CGT is payable when you sell or otherwise dispose of an asset. "Nil gain - nil loss" transfers only occur between spouses. If you transfer your share to your mother, you are disposing of the property and CGT is due at the point of transfer. Both you and your sister would need to pay any CGT due.
Inheritance tax becomes due once your mother passes away, and is assessed on the value of her estate.
Where a deceased person's estate includes property that needs to be distributed amongst a number of beneficiaries then it's common for the property to be sold before probate is granted. The estate then bears any CGT arising on the deceased's share, and you and your sister would be liable for CGT on your shares. Inheritance tax is then assessed on the value of your mother's share, but as a PP mentioned, if this is her only real asset then it's likely there would be no IHT payable.
From a tax perspective it's worth remembering that whilst there are 3 owners of the property there are also three lots of Annual Exempt Amounts (current allowance is I think £11,000) and CGT is due on the gain, i.e. Disposal/Market value less cost EVEN if you don't physically get any cash from it because you've signed it over to your mum.

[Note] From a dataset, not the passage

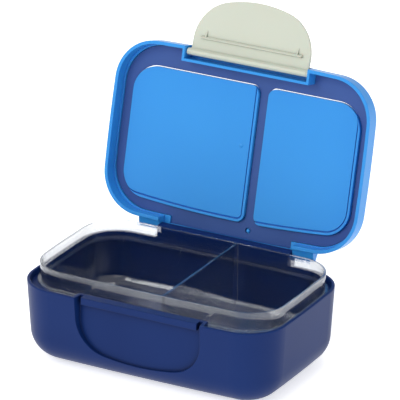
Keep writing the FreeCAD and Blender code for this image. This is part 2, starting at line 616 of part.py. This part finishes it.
# ---------------------------------------------------------------- clip
def make_clip():
    flap = new_body("clip_flap")
    sketch = new_sketch(flap, "clip_outline", "XZ")
    lift(sketch, "y", "clip_z")
    lift(sketch, "z", "clip_y + clip_out - clip_thick")
    d_outline(sketch, "clip_half", "0", "0 - clip_length", "clip_corner", "clip_belly")
    pad(flap, sketch, "clip_thick")
    outside = -(dim("clip_y") + dim("clip_out"))
    round_edges(flap, lambda p: abs(p.y - outside) < TOUCH, "clip_edge")
    barrel = rod("clip_barrel", "barrel", "0 - barrel_half", "barrel_half", "0 - clip_y", "clip_z")
    web = block("clip_web", ("0 - clip_half", "0 - clip_y - clip_out", "clip_z - web_low"),
                ("clip_half", "0 - clip_y", "clip_z + web_high"))
    root = new_body("clip_root")
    shape = new_sketch(root, "clip_root_profile", "YZ")
    polygon(shape, [
        ("0 - clip_y - clip_out + rib_sink", "clip_z"),
        ("0 - clip_y - clip_out + rib_sink", "clip_z - root_long"),
        ("root_in - clip_y", "clip_z - root_long + root_slope"), ("root_in - clip_y", "clip_z + root_rise"),
        ("0 - clip_y", "clip_z + root_rise"),
    ])
    pad(root, shape, "2 * clip_half", both=True)
    inside = "0 - clip_y - clip_out + clip_thick"
    rib = new_body("clip_rib")
    profile = new_sketch(rib, "clip_rib_profile", "YZ")
    polygon(profile, [
        (inside + " - rib_sink", "clip_z - rib_drop"), (inside + " + rib_out", "clip_z - rib_drop"),
        (inside + " + rib_out", "clip_z - rib_drop - rib_lip"),
        (inside + " + rib_chamfer", "clip_z - rib_drop - rib_thick"),
        (inside + " - rib_sink", "clip_z - rib_drop - rib_thick"),
    ])
    pad(rib, profile, "2 * rib_half", both=True)
    gussets = []
    for side, x in (("left", "gusset_in - rib_half"), ("right", "rib_half - gusset_in - gusset_thick")):
        gusset = new_body("clip_gusset_" + side)
        shape = new_sketch(gusset, "clip_gusset_profile_" + side, "YZ")
        lift(shape, "z", x)
        polygon(shape, [
            (inside + " - rib_sink", "clip_z - rib_drop - margin"),
            (inside + " + rib_out - rib_lip", "clip_z - rib_drop - margin"),
            (inside + " - rib_sink", "clip_z - rib_drop - margin - gusset_long"),
        ])
        pad(gusset, shape, "gusset_thick")
        gussets.append(gusset)
    bore = rod("clip_bore", "pin_radius + pin_play", "0 - beyond", "beyond", "0 - clip_y", "clip_z")
    return cut("clip", fuse("clip_solid", [flap, barrel, web, root, rib] + gussets), bore)


# ---------------------------------------------------------------- pins and feet
def make_pins():
    names = ["clip_pin"]
    for side, x0, x1 in (("right", "block_half - pin_sunk", "arm_out - arm_end - margin"),
                         ("left", "margin + arm_end - arm_out", "pin_sunk - block_half")):
        rod("hinge_pin_" + side, "pin_radius", x0, x1, "hinge_y", "hinge_z")
        names.append("hinge_pin_" + side)
    rod("clip_pin", "pin_radius", "0 - clip_pin_half", "clip_pin_half", "0 - clip_y", "clip_z")
    return names


def make_feet():
    names = []
    places = (("front_left", -1, -1), ("front_right", 1, -1), ("rear_right", 1, 1), ("rear_left", -1, 1))
    for place, sx, sy in places:
        foot = new_body("foot_" + place)
        profile = new_sketch(foot, "foot_profile_" + place, "XZ")
        polygon(profile, [("0", "0"), ("foot_radius - foot_bevel", "0"),
                          ("foot_radius - foot_play", "foot_step"),
                          ("foot_radius - foot_play", "under_z + foot_seat"), ("0", "under_z + foot_seat")])
        turn = foot.newObject("PartDesign::Revolution", "foot_turn_" + place)
        turn.Profile = profile
        turn.ReferenceAxis = (profile, ["V_Axis"])
        turn.Angle = 360
        foot.setExpression("Placement.Base.x", bound("%d * foot_x" % sx))
        foot.setExpression("Placement.Base.y", bound("%d * foot_y" % sy))
        names.append("foot_" + place)
    return names


def swing(obj, axis_y, axis_z, angle):
    """Turn an object, freed from the sheet, about an axis parallel to X."""
    for axis in "xyz":
        obj.setExpression("Placement.Base." + axis, None)
    turn = FreeCAD.Placement(Vector(), FreeCAD.Rotation(X_AXIS, angle), Vector(0, axis_y, axis_z))
    obj.Placement = turn.multiply(obj.Placement)


make_base()
make_tray()
make_lid()
make_seal()
make_clip()
PARTS = ["base_box", "tray", "lid_shell", "lid_seal", "clip"] + make_pins() + make_feet()
doc.recompute()

# swing the clip open in its notch, then the lid with all it carries about the rear hinge
for name in ("lid_shell", "lid_seal", "clip", "clip_pin"):
    obj = doc.getObject(name)
    if name == "clip":
        swing(obj, -dim("clip_y"), dim("clip_z"), -dim("clip_open"))
    swing(obj, dim("hinge_y"), dim("hinge_z"), -dim("open_angle"))
doc.recompute()

problems = [obj.Name for obj in doc.Objects if "Invalid" in obj.State or "Error" in obj.State]
for name in PARTS:
    obj = doc.getObject(name)
    obj.Label = name
    if obj.Shape.isNull() or not obj.Shape.isValid() or len(obj.Shape.Solids) != 1:
        problems.append(name)
if problems:
    raise RuntimeError("failed: " + ", ".join(problems))

os.makedirs("parts", exist_ok=True)
for name in PARTS:
    shape = doc.getObject(name).Shape
    shape.exportStep("parts/%s.step" % name)
    box = shape.BoundBox
    print("%-18s %8.1f mm3  x %.1f..%.1f  y %.1f..%.1f  z %.1f..%.1f" % (
        name, shape.Volume, box.XMin, box.XMax, box.YMin, box.YMax, box.ZMin, box.ZMax))
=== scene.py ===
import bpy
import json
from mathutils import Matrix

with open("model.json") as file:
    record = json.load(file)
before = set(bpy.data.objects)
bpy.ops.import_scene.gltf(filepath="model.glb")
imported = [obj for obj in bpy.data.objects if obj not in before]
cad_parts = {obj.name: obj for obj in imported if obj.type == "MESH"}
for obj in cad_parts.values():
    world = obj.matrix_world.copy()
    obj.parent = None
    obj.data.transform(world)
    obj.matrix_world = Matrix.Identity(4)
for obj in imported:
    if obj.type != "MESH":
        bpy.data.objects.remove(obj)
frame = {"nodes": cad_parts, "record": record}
"""Bento lunch box: finishes, floor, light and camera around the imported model.

Metres, the same frame as the CAD model: +Z up, X along the box, the clip recess faces -Y.
"""
import bpy
import json
import math
from mathutils import Matrix, Vector

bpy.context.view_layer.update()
NODES = frame["nodes"]

# sharp edges are shaded as if rounded by these radii
SHELL_EDGE, LID_EDGE, SEAL_EDGE = 0.0009, 0.0005, 0.0003
CLIP_EDGE, TRAY_EDGE, FOOT_EDGE = 0.0004, 0.0006, 0.0004

# the photo's camera: angles in degrees, the lens in millimetres on a 36 mm sensor
AZIMUTH, ELEVATION, ROLL = 28.82, 23.52, 0.18
DISTANCE, LENS, SENSOR, VIEW_DEPTH = 3.2715, 424.98, 36.0, 50.0
CENTRE = Vector((0.0, 0.0, 0.040))
AIM_RIGHT, AIM_UP = 0.01340, 0.07270

FLOOR_REACH, FLOOR_GLOW, WORLD_GLOW = 6.0, 0.6, 0.75


# ---------------------------------------------------------------- materials
def srgb(red, green, blue):
    """A linear colour from 0-255 display values."""
    def linear(value):
        value = value / 255.0
        return value / 12.92 if value <= 0.04045 else ((value + 0.055) / 1.055) ** 2.4
    return (linear(red), linear(green), linear(blue), 1.0)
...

If your brother is genuine then he may not have realised that transferring it to your Mum could leave you liable to CGT anyway.
If he's not he may have realised that if your Mum needs care then her third of the house would be used to fund it, which could mean you and your sister will get something, but he wouldn't if 'his' share was used for the care fees (going by you saying your Mum is leaving her third to him).

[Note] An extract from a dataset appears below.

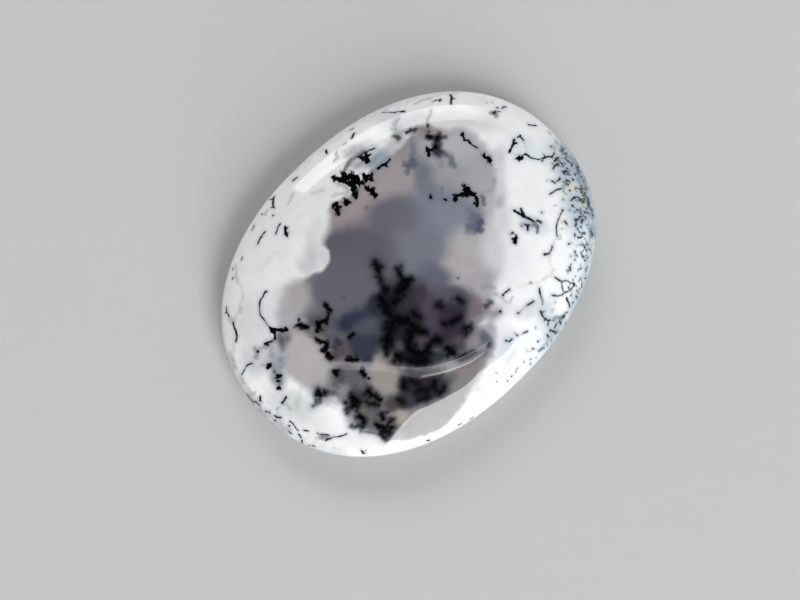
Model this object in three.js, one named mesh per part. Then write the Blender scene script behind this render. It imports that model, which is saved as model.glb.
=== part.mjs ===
// A dendritic opal, cut and polished as one oval cabochon.
//
// Seen from above it is an oval a little fuller than an ellipse. Its face is a low dome with a nearly
// level middle and shoulders that roll over near the edge. A narrow upright girdle runs round it, and
// below the girdle the back curves under to a small flat oval, which the stone rests on.
//
// Millimetres, +Z up. The origin is the middle of the flat oval. +X runs along the stone, +Y across it.

import * as THREE from "three";
import { mergeVertices } from "three/addons/utils/BufferGeometryUtils.js";

// Driving dimensions
const LENGTH = 40.6;
const WIDTH = 30.8;
const HEIGHT = 6.2;
const GIRDLE_LOW = 1.5; // height at which the back ends and the girdle starts
const GIRDLE_HIGH = 1.9; // height at which the girdle ends and the dome starts
const FLAT_SHARE = 0.62; // size of the flat oval, as a share of the outline

// How full the curves are: 2 gives an ellipse, and a higher power a fuller curve
const OUTLINE_POWER = 2.19;
const DOME_POWER_ACROSS = 2.4; // keeps the middle of the dome level
const DOME_POWER_UP = 2.0;

// How finely the curves are divided
const STEPS_ROUND = 80;
const STEPS_DOME = 16;
const STEPS_BACK = 7;

// The stone's section from its axis to its edge, bottom first: x is the share of the way out to the
// outline, from 0 to 1, and y is the height in millimetres.
function section() {
  const points = [new THREE.Vector2(0, 0)];
  const quarter = Math.PI / 2;
  for (let i = 0; i <= STEPS_BACK; i++) {
    const turn = (i / STEPS_BACK) * quarter;
    const out = FLAT_SHARE + (1 - FLAT_SHARE) * Math.sin(turn);
    points.push(new THREE.Vector2(out, GIRDLE_LOW * (1 - Math.cos(turn))));
  }
  for (let i = 0; i < STEPS_DOME; i++) {
    const turn = (i / STEPS_DOME) * quarter;
    const out = Math.cos(turn) ** (2 / DOME_POWER_ACROSS);
    const up = Math.sin(turn) ** (2 / DOME_POWER_UP);
    points.push(new THREE.Vector2(out, GIRDLE_HIGH + (HEIGHT - GIRDLE_HIGH) * up));
  }
  points.push(new THREE.Vector2(0, HEIGHT));
  return points;
}

// How far the outline stands beyond the ellipse in the direction (c, s), the cosine and sine of the turn.
function fullness(c, s) {
  return (Math.abs(c) ** OUTLINE_POWER + Math.abs(s) ** OUTLINE_POWER) ** (-1 / OUTLINE_POWER);
}

// Spreads a round blank of radius 1 out to the oval outline, height kept.
function pressToOutline(geometry) {
  const place = geometry.getAttribute("position");
  for (let i = 0; i < place.count; i++) {
    const x = place.getX(i);
    const y = place.getY(i);
    const out = Math.hypot(x, y);
    if (out === 0) continue;
    const full = fullness(x / out, y / out);
    place.setX(i, (LENGTH / 2) * full * x);
    place.setY(i, (WIDTH / 2) * full * y);
  }
}

// The whole stone: its section turned about the upright axis, then pressed to the outline.
function cabochonGeometry() {
  const turned = new THREE.LatheGeometry(section(), STEPS_ROUND);
  turned.rotateX(Math.PI / 2); // the lathe's own axis is Y
  turned.deleteAttribute("normal");
  turned.deleteAttribute("uv");
  const blank = mergeVertices(turned, 1e-5);
  pressToOutline(blank);
  blank.computeVertexNormals();
  return blank;
}

const opal = new THREE.MeshStandardMaterial({ color: 0xdddce0, roughness: 0.08, metalness: 0 });

const stone = new THREE.Mesh(cabochonGeometry(), opal);
stone.name = "opal_cabochon";

const group = new THREE.Group();
group.add(stone);

export default group;
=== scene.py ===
# %% [markdown]
# # A dendritic opal in Blender
#
# Dendritic opal is a milky white opal with black moss in it. The moss is no plant: water once ran
# through fine cracks and left manganese and iron oxides there, which grew as dendrites, like frost.
# The stone is cut as a cabochon, an oval with a low polished dome above and a flat spot below.
#
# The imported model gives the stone's size and place. This script makes the fine polished surface
# around it, paints the milk, the smoky window and the moss on that surface, and lights it softly.

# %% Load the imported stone
import math
import random

import bpy
import numpy as np
from mathutils import Matrix, Vector, noise


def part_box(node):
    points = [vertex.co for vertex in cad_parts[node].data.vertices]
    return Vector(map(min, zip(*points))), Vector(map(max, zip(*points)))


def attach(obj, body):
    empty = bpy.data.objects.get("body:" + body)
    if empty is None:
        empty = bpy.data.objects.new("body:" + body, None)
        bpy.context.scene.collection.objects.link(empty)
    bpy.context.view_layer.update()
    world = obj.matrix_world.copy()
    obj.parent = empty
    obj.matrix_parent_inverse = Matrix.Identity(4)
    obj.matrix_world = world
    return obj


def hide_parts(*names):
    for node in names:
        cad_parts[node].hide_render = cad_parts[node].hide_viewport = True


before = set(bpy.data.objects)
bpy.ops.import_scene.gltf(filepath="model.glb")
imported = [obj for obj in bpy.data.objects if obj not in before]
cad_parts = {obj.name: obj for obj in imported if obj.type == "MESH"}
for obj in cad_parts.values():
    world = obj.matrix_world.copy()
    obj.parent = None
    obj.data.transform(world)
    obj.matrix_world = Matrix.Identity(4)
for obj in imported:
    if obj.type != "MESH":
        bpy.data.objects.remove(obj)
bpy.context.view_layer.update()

MM = 0.001
low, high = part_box("opal_cabochon")
LENGTH, WIDTH, HEIGHT = (high - low) / MM
print(f"the stone is {LENGTH:.1f} x {WIDTH:.1f} x {HEIGHT:.1f} mm")

# %% [markdown]
# ## The camera
#
# The camera comes first, because the markings are drawn as a viewer sees them, and then cast along
# the camera's rays on to the dome. It looks down steeply, turned so that the long way of the oval
# runs up to the right. One pixel of an 800 x 600 picture is about a tenth of a millimetre.

# %% Set up the camera
TURN = math.radians(-43.6)
ELEVATION = math.radians(82)
LENS_MM = 57.0
SENSOR_MM = 36.0
PICTURE_WIDTH = 800
PICTURE_HEIGHT = 600
PIXELS_PER_MM = 10.04
STONE_PIXEL = (409.4, 270.6)
AIM_HEIGHT = 1.9
NEAR_CLIP_M = 0.01

PICTURE_RIGHT = np.array([math.cos(TURN), math.sin(TURN), 0.0])
PICTURE_AWAY = np.array([-math.sin(TURN), math.cos(TURN), 0.0])
LOOK = PICTURE_AWAY * math.cos(ELEVATION) + np.array([0.0, 0.0, -math.sin(ELEVATION)])
PICTURE_UP = np.cross(PICTURE_RIGHT, LOOK)

focal_pixels = LENS_MM / SENSOR_MM * PICTURE_WIDTH
distance = focal_pixels / PIXELS_PER_MM
aim = np.array([0.0, 0.0, AIM_HEIGHT])
aim_right = (STONE_PIXEL[0] - PICTURE_WIDTH / 2) / PIXELS_PER_MM
aim_up = (PICTURE_HEIGHT / 2 - STONE_PIXEL[1]) / PIXELS_PER_MM
EYE = aim - LOOK * distance - PICTURE_RIGHT * aim_right - PICTURE_UP * aim_up

camera_data = bpy.data.cameras.new("Camera")
camera_data.lens = LENS_MM
camera_data.sensor_width = SENSOR_MM
camera_data.clip_start = NEAR_CLIP_M
camera = bpy.data.objects.new("Camera", camera_data)
axes = np.column_stack([PICTURE_RIGHT, PICTURE_UP, -LOOK])
camera.matrix_world = Matrix.Translation(Vector(EYE * MM)) @ Matrix(axes.tolist()).to_4x4()
bpy.context.scene.collection.objects.link(camera)
bpy.context.scene.camera = camera
print(f"the camera is {distance:.0f} mm away")

# %% [markdown]
# ## The shape of the cabochon
#
# Seen from above the outline is a little fuller than an ellipse: |x|^p + |y|^p = 1, with p just
# over 2. Cut through, it is a dome, a narrow upright girdle, and a rounded back with a flat oval.
# Rings of vertices follow that section. A sphere's grid would crowd at the top and leave a pinch
# in the reflections, so each time the rings have shrunk by half they also get half the vertices.

# %% Section and rings
GIRDLE_LOW = 1.5
GIRDLE_HIGH = 1.9
FLAT_SHARE = 0.62
OUTLINE_POWER = 2.19
DOME_POWER = 2.4
RING_STEP = 0.17
FINE_STEPS = 3000
NOT_ZERO = 1e-12

MEAN_RADIUS = (LENGTH + WIDTH) / 4


def dome_height(share):
    """Height of the dome where the outline has shrunk to this share of the girdle's."""
    rise = np.sqrt(np.clip(1 - share**DOME_POWER, 0, 1))
    return GIRDLE_HIGH + (HEIGHT - GIRDLE_HIGH) * rise


def share_at(x, y):
    """How far out a place is: 0 in the middle, 1 on the girdle."""
    along = np.abs(x / (LENGTH / 2)) ** OUTLINE_POWER
    across = np.abs(y / (WIDTH / 2)) ** OUTLINE_POWER
    return (along + across) ** (1 / OUTLINE_POWER)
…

Ah yes, i hadn't noticed that your dm's third goes to your db. Do you own it as tenants in common, so that you can each bequeath your third?
These situations are complicated - i suppose we might see more of them in future as more parents help out with adult dc house purchases. The thing about tax especially iht is that people do seem to come up with convoluted schemes - there was a thread a few weeks ago which also left people not understanding how any iht would be saved. I don't think people are necessarily trying to pull a fast one - they just don't always understand the full tax implications.